* START Information provided *

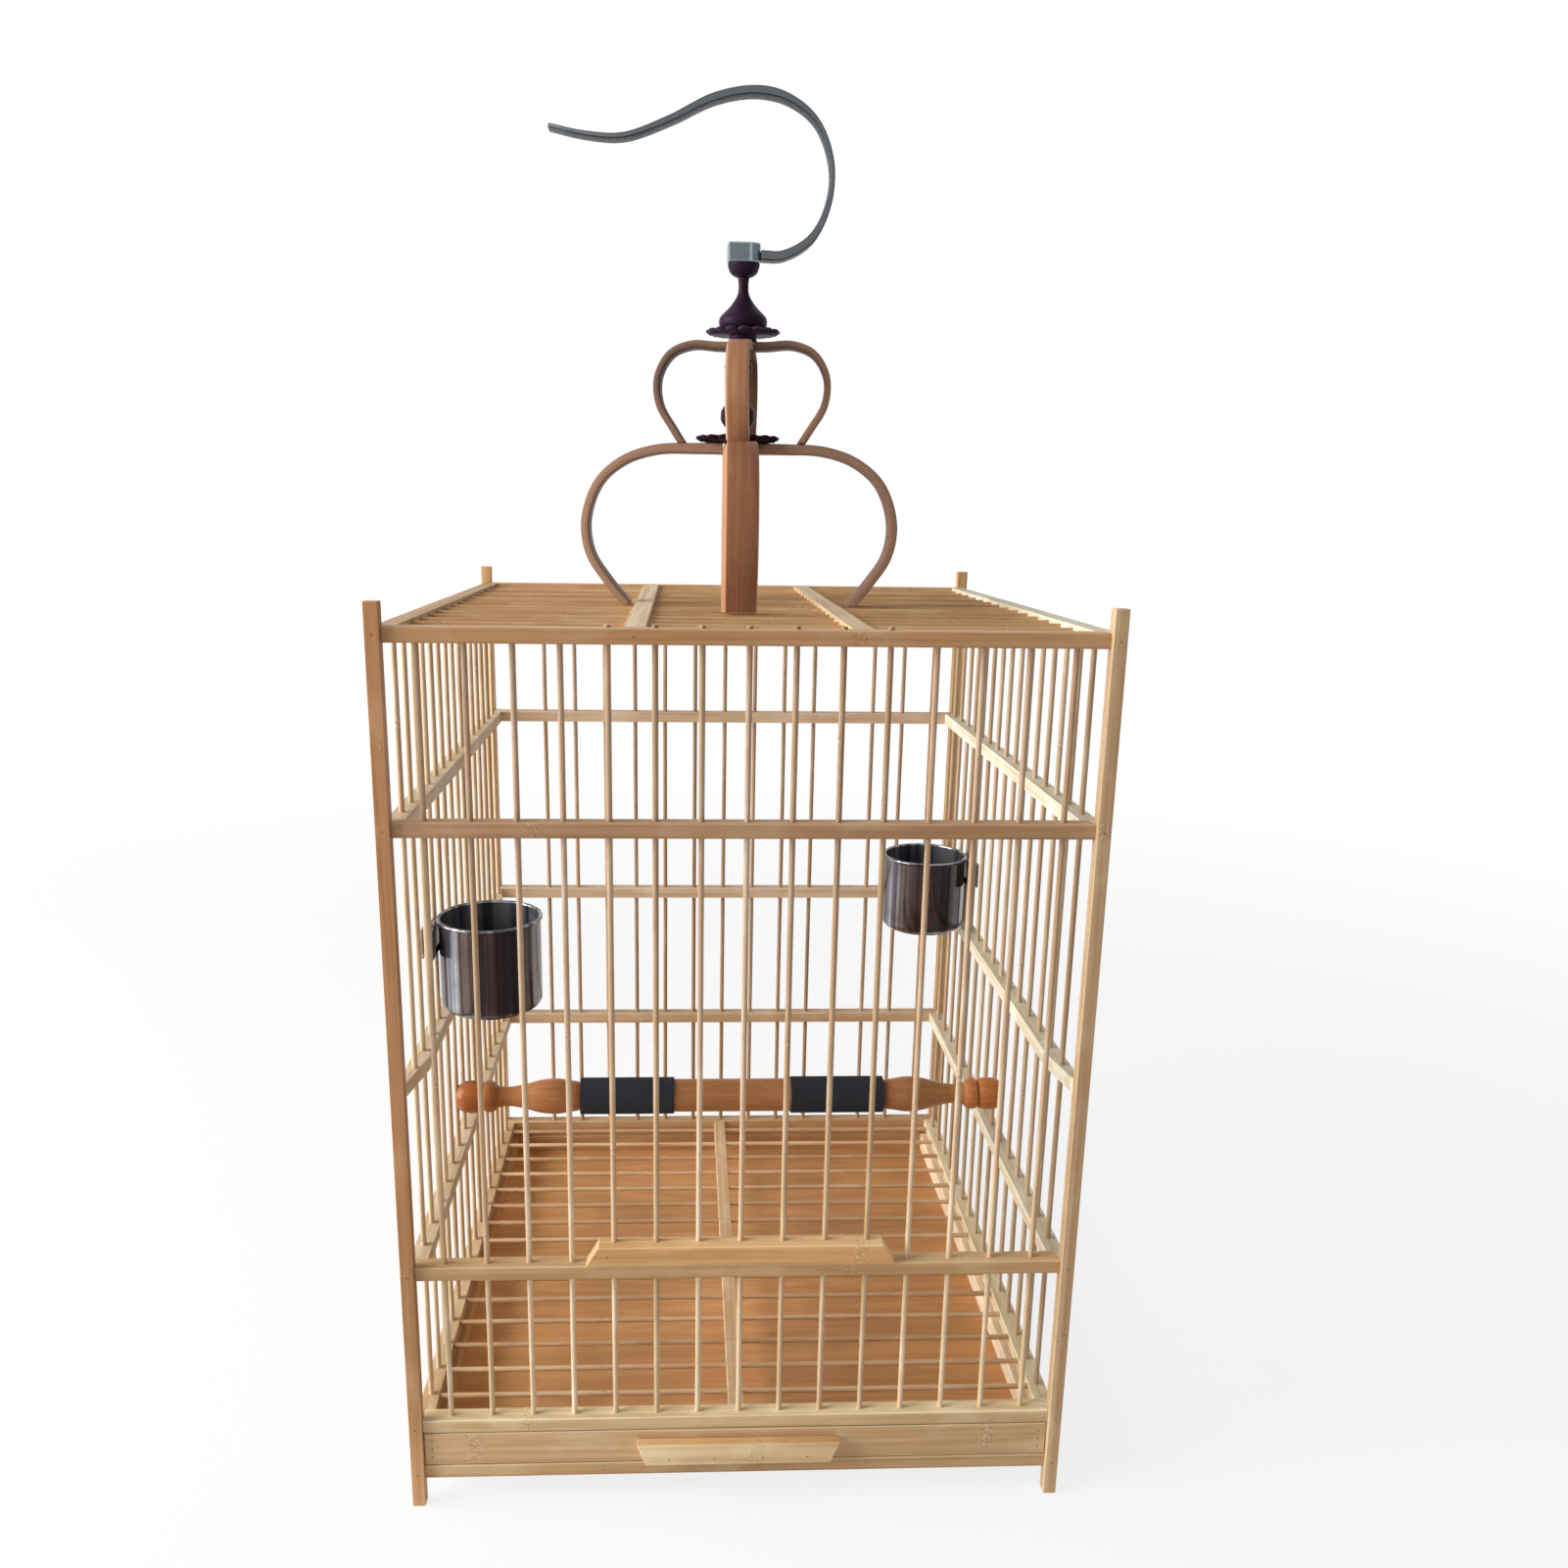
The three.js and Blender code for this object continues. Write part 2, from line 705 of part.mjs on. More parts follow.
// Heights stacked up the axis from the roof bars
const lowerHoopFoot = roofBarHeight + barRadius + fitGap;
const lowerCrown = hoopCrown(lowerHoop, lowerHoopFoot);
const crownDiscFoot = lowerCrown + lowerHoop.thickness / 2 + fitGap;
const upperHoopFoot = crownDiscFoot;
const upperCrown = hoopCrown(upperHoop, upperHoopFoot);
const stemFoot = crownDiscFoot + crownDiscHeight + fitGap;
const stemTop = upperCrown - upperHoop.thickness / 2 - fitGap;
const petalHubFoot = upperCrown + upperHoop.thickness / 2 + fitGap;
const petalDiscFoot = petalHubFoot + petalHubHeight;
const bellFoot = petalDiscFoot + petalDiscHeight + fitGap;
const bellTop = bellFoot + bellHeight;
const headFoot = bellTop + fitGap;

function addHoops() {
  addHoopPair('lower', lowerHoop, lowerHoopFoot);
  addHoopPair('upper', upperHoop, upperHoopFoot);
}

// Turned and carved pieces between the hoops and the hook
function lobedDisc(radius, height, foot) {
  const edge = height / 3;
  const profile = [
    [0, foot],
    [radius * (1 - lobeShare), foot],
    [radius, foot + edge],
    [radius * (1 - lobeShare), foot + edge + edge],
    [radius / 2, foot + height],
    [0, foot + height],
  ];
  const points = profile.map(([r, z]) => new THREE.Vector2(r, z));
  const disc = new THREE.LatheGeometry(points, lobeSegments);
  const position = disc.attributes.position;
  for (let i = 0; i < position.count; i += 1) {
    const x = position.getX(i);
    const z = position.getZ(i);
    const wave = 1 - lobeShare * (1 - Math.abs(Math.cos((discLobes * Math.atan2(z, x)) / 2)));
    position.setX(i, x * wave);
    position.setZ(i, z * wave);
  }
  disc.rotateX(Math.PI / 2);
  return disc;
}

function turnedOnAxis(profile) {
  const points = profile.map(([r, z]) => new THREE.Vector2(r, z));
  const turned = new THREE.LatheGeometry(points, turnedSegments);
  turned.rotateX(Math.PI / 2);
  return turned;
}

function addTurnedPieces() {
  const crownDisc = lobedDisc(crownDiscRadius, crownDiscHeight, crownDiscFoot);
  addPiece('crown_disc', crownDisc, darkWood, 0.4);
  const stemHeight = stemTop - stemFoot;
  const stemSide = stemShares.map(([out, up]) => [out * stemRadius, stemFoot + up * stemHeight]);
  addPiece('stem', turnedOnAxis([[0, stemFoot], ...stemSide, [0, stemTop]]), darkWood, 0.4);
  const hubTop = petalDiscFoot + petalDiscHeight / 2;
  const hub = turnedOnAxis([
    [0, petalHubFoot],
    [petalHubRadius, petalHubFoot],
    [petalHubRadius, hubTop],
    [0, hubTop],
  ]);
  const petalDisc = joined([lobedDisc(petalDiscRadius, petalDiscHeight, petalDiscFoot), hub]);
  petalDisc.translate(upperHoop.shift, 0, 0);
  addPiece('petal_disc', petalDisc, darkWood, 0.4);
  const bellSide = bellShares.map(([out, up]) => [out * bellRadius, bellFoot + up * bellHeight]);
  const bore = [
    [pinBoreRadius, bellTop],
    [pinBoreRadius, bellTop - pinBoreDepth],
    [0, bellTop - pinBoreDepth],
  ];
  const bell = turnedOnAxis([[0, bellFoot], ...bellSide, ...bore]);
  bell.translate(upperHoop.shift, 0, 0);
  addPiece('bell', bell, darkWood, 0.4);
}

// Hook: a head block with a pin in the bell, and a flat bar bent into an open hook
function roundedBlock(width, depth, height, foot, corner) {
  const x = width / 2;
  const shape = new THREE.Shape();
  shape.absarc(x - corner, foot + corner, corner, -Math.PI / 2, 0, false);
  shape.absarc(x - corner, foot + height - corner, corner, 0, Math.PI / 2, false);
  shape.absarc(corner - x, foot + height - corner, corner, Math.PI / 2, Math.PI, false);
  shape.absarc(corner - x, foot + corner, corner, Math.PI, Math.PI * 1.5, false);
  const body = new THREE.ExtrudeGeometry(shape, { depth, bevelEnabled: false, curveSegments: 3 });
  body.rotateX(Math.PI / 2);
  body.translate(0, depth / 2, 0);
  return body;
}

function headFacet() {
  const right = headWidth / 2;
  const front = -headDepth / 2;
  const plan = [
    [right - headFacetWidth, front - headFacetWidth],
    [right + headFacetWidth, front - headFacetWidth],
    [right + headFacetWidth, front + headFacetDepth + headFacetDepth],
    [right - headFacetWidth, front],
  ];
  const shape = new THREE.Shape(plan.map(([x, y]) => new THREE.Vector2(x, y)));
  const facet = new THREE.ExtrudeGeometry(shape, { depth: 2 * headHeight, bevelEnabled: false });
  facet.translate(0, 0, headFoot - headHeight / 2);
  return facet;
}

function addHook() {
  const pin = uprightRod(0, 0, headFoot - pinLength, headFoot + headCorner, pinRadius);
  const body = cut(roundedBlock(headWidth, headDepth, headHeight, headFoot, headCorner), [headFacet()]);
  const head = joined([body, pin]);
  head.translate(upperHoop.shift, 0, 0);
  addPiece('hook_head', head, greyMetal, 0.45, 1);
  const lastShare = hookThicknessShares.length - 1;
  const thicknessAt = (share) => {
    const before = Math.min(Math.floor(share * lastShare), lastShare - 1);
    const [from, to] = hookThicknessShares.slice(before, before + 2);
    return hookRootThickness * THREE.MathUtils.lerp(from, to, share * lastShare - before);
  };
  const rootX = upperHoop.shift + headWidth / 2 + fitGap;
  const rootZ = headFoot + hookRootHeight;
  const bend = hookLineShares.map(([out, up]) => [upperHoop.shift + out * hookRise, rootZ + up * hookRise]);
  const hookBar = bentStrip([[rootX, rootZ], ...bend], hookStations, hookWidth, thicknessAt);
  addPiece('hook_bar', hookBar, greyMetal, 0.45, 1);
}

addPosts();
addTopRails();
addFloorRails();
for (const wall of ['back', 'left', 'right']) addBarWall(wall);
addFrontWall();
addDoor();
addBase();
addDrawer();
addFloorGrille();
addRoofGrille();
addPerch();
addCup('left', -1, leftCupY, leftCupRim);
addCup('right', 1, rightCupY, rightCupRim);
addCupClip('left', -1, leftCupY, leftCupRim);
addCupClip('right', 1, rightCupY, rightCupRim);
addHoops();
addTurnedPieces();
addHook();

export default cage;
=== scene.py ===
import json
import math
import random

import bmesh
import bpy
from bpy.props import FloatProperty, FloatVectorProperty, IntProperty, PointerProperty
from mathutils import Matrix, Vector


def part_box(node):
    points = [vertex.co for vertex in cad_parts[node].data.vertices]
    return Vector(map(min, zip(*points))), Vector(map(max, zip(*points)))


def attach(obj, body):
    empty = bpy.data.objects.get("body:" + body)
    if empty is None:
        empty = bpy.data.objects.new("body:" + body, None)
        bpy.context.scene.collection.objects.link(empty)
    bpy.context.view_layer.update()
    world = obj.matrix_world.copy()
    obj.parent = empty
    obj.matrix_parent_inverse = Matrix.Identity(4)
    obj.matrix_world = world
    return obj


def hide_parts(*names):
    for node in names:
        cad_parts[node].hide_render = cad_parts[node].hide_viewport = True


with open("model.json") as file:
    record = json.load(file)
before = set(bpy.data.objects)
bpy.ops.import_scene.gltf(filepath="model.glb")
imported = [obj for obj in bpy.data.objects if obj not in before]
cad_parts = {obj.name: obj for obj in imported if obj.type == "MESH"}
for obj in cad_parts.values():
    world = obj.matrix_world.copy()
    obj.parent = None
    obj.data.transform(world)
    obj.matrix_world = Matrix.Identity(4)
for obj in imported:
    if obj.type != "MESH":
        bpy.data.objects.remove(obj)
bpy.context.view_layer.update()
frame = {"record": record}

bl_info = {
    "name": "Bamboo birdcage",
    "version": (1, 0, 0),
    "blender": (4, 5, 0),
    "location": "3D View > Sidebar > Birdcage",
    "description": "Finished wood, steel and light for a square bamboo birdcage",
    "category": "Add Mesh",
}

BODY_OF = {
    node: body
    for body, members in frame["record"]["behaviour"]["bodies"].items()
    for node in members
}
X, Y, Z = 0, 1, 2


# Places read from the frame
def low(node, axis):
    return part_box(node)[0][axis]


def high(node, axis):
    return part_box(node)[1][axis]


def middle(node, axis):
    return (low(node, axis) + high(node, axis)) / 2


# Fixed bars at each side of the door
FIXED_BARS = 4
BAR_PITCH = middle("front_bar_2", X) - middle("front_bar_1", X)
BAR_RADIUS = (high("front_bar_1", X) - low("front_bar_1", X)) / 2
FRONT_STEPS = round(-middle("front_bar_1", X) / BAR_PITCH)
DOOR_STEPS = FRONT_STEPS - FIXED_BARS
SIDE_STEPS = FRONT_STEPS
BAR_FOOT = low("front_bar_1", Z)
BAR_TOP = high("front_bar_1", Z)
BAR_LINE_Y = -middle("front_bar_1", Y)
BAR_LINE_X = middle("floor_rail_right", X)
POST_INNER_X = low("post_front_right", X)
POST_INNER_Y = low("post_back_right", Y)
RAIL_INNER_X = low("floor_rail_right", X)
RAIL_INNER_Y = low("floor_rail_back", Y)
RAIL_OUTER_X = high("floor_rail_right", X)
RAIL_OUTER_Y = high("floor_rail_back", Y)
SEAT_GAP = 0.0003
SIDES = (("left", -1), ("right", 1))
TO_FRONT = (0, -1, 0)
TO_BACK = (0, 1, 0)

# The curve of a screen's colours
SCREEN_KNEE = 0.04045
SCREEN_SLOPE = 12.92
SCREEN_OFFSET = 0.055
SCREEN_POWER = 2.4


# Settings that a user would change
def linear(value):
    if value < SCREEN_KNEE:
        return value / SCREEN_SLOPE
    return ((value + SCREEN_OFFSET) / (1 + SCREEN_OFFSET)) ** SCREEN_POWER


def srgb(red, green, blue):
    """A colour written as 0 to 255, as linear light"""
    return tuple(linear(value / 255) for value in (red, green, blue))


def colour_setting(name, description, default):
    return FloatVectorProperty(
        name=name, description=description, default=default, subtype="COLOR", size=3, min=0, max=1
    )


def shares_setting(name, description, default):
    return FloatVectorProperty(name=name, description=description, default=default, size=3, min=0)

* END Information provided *
* START Information provided *

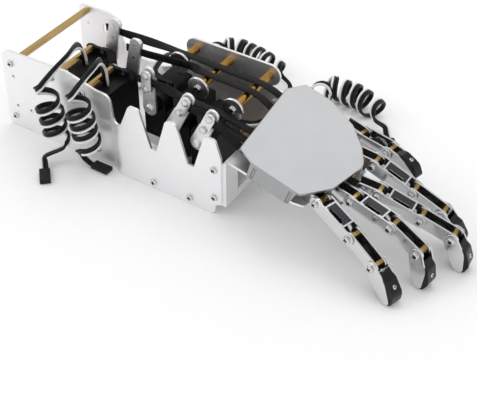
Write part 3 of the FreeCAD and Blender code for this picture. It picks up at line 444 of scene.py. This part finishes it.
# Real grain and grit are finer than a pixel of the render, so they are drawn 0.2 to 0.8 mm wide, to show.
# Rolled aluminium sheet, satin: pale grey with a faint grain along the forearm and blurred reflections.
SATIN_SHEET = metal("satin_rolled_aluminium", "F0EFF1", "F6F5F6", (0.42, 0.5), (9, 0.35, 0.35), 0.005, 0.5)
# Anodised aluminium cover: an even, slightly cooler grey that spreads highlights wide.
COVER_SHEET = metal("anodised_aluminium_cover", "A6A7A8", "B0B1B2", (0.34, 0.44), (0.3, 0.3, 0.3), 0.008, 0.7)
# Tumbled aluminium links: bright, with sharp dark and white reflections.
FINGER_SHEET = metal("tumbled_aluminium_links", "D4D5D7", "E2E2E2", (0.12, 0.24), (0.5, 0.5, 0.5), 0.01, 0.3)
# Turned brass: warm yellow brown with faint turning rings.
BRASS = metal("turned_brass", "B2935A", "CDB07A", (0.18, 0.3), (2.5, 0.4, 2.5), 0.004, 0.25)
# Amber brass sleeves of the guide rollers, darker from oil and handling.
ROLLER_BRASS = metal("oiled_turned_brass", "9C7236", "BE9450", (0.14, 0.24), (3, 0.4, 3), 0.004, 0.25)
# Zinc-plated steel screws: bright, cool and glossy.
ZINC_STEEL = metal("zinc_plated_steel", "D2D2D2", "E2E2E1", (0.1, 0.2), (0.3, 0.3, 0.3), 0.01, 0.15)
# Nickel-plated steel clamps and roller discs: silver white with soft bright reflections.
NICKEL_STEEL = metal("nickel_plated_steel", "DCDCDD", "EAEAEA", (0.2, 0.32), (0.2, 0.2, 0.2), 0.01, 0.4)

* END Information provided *

Begin with the line containing "addPosts();", end with the line containing "if empty is", and repeat every line in that stretch exactly.

addPosts();
addTopRails();
addFloorRails();
for (const wall of ['back', 'left', 'right']) addBarWall(wall);
addFrontWall();
addDoor();
addBase();
addDrawer();
addFloorGrille();
addRoofGrille();
addPerch();
addCup('left', -1, leftCupY, leftCupRim);
addCup('right', 1, rightCupY, rightCupRim);
addCupClip('left', -1, leftCupY, leftCupRim);
addCupClip('right', 1, rightCupY, rightCupRim);
addHoops();
addTurnedPieces();
addHook();

export default cage;
=== scene.py ===
import json
import math
import random

import bmesh
import bpy
from bpy.props import FloatProperty, FloatVectorProperty, IntProperty, PointerProperty
from mathutils import Matrix, Vector


def part_box(node):
    points = [vertex.co for vertex in cad_parts[node].data.vertices]
    return Vector(map(min, zip(*points))), Vector(map(max, zip(*points)))


def attach(obj, body):
    empty = bpy.data.objects.get("body:" + body)
    if empty is None:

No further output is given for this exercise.